The team culture is also noticeably different. One of the benefits of having worked in five different locations is you work with a lot of different people. Theis had seen it all by the time he got to Milwaukee, and he’d seen it from every different perspective.

“I like to say from each step in the process, you take things you want to be like of a head coach you worked for and you take things you don’t want to be like,” Theis said.

He appreciates laid back, so he instilled laid back. It is one of the “mistakes” he made at Ohio. As a Bobcat, he tried to fix everything. He has since learned his lesson.

“Try and create a culture, an environment where they (players) feel comfortable and aren’t walking on eggshells, and what’s going to happen if this happens, what’s gonna happen with that, is to let things go and roll off your back,” he said. “I think that’s important.”

Luckily for Marquette, Theis isn’t going anywhere.

He’ll be in Milwaukee for much longer than 10 years, having signed an extension keeping him with the Golden Eagles through 2028. He’s the fifth head coach in program history, and he has no plans on making them find a sixth anytime soon.

He is comfortable in his quarter zips, with his side-gig as the official scorekeeper for the Muskego youth basketball 5th-grade team, with Jenny and their three boys, with everything.

Theis leaned back again in his seat in the Al McGuire Center.
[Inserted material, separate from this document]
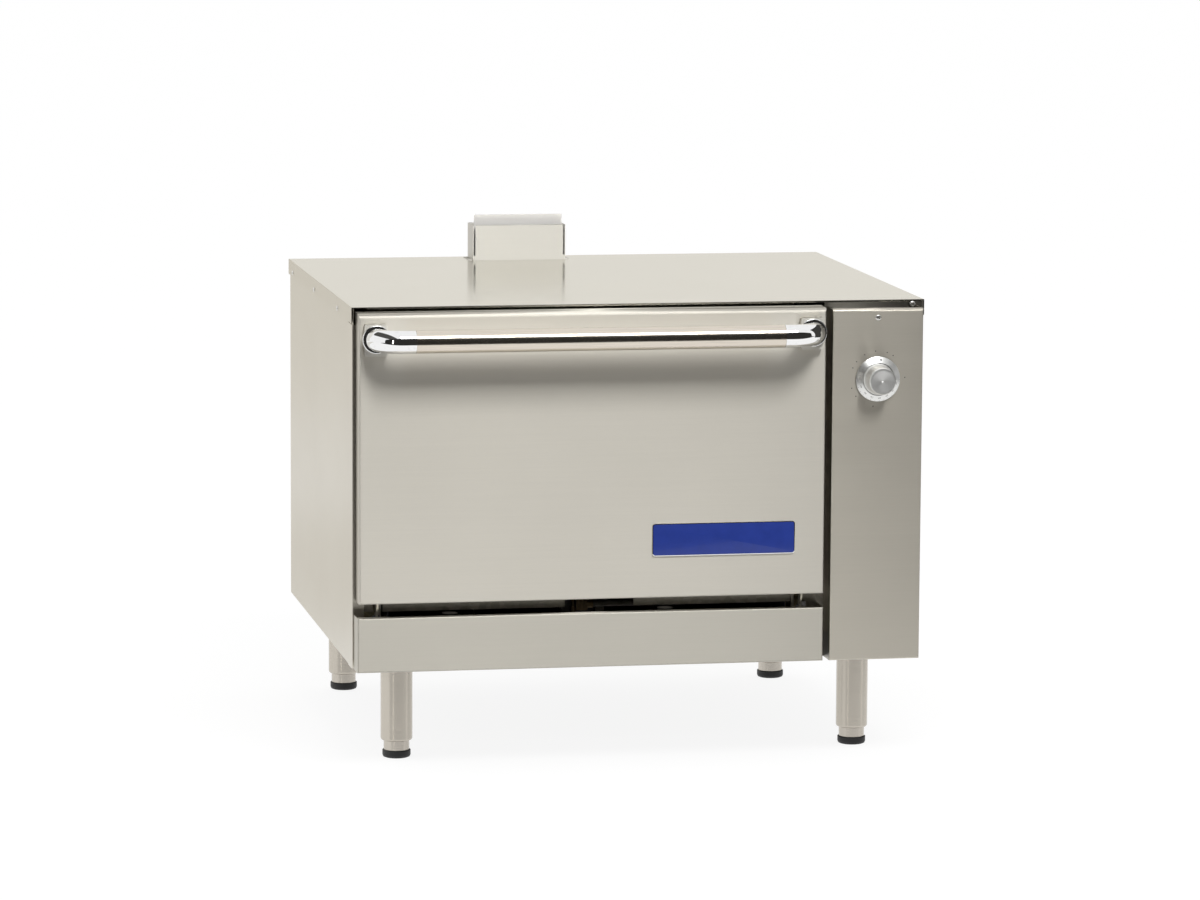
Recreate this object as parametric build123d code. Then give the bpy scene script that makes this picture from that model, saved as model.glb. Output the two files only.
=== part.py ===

His mind racing once more.

Only now, it’s not a question of what he is most proud to have done, but what he hopes to do.

He’s hung banners, broke records — Marquette drew a regular season indoor arena record 17,037 fans against Wisconsin in the first-ever match at Fiserv Forum — and accomplished more than he ever thought possible.

He doesn’t know what’s next on the chopping block for him. When he will earn that coveted Elite Eight appearance or win the Big East Tournament for the first time ever. For now, he is appreciating what he has done, living in the moment, reflecting on all he has achieved.

He still remembers that first volleyball camp of 200 people, the Milwaukee Sting practice with zero Marquette volleyball representation, the first time he saw a person exiting their car in a Marquette volleyball sweatshirt.

It’s a reminder of how much he has done, how far he has come.

Like he said, none of it existed before him. And he’s the reason it exists now.